There are a few off-the-shelf bars I love, like those from Solo and Prima, but I decided to get a little creative and try to make something myself.

I used medjool dates as the base since they’re quickly converted into sustained energy without the crash most simple sugars give you. Most of my favourite energy bars have some fat, like natural nut butter or actual raw nuts. I didn’t want a melty, peanut buttery mess in my jersey so I decided to use raw nuts.

Then came the fun part. What else could go in these bars to make them extra amazing for endurance athletes? Two things immediately came to mind: ginger and ground coffee beans. Ginger is a great natural anti-inflammatory, and the caffeine helps increase your body’s carb uptake.

Add in a few more standard energy bar ingredients, like honey, coconut oil, and rolled oats, and you’ve got yourself a powerhouse energy bar that will keep you fuelled for hours!

caffeinated date nut energy bars

caffeinated date nut energy bars

caffeinated date nut energy bars

The day after I made them I put them to the test. I had an 80km ride scheduled, which was my longest yet! And not only did they give me the energy I needed, but they tasted ah-mazing. The medjool dates held the bars together nicely despite sitting in a warm jersey pocket for a couple of hours. And that hint of coffee flavour! Coffee always motivates me to keep going.

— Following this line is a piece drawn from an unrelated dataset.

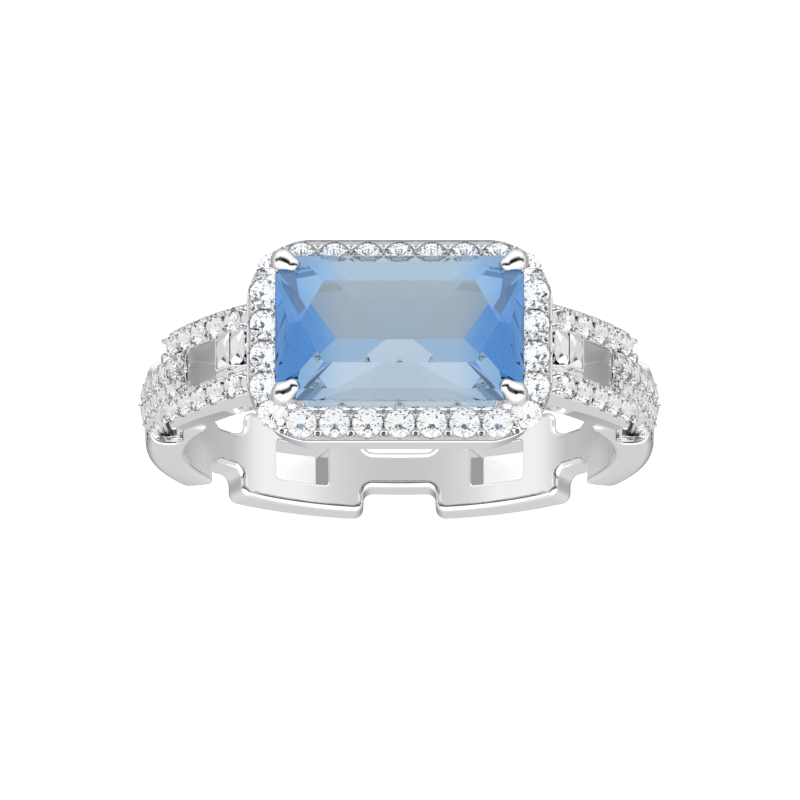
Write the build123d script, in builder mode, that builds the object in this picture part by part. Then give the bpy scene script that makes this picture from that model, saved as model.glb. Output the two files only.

date nut energy barsCaffeinated Date Nut Energy Bars

You Will Need:

  • 1 cup raw nuts (I used almonds)
  • 2 cups rolled oats
  • 1 cup medjool dates (I used Natural Delights Pitted Medjool Dates)
  • 1/3 cup melted coconut oil
  • 1/4 cup pure maple syrup (I used syrup)
  • 1 inch chopped ginger
  • 1 heaping tbsp ground coffee beans


  1. Place almonds in a food processor and grind until they’re chopped into little bits (if you get a bit of almond pulp, that’s fine too).
  2. Add in the remaining ingredients and pulse until all ingredients are fine and combined. You’ll likely have to scrape the sides of the bowl every so often.
  3. Line an 8×14 baking pan with parchment paper (or tinfoil if you don’t have any!) and press your deliciously gooey mixture flat into the pan.
  4. Freeze for 3+ hours then remove and cut into bars. You can make these large or small; I cut 8 larger bars, but you could definitely get 12 smaller ones.
  5. Store in an airtight container in the fridge. When you’re ready to take one out for a ride, wrap it in saran rap but keep one end fairly loose so you can easily open it on the bike.
  6. Chow down and enjoy!

Pin it for later!

caffeinated date nut energy bars

Try these caffeinated date nut energy bars from @arianafotinakis@ #naturallysweet #endurancenutrition Click To Tweet

Have you ever made your own energy bars using dates? What are some of your favourite flavours?

This recipe was sponsored by my partnership with Natural Delights Medjool Dates. As always, all views and opinions are 100% my own. You guys know I would never lie to you!

Showing 9 comments
  • Courtney Ferris

    This recipe looks amazing! Couldn’t agree more – sometimes you just need carbs. 😀

    • Ariana

      Carbs seem to solve a lot of problems, hey? 😉

  • Alyse

    it makes me really happy that you decribed yourself as a “fat fiend” 😀
    These look so delicious – anything with coffee and nuts is my jam. And congrats on your longest bike ride yet! WOOT!

    • Ariana

      Haha! I’m all about those healthy fats. And thank you! If you try these bars I hope you love them as much as I do!

  • Jamie King

    OMG, yum, you had me at caffeinated! YES PLEASE!

    • Ariana

      Right?!?! So good.

  • Becky

    Wow! These look amazing! Thanks for the recipe! #sweatpink <3

    • Ariana

      You’re welcome! Thanks for stopping by <3

  • Nicci Randall

    Carbs and coffee FTW! I’m totally sharing this with some of my vegan cyclist friends- they’re going to LOVE this!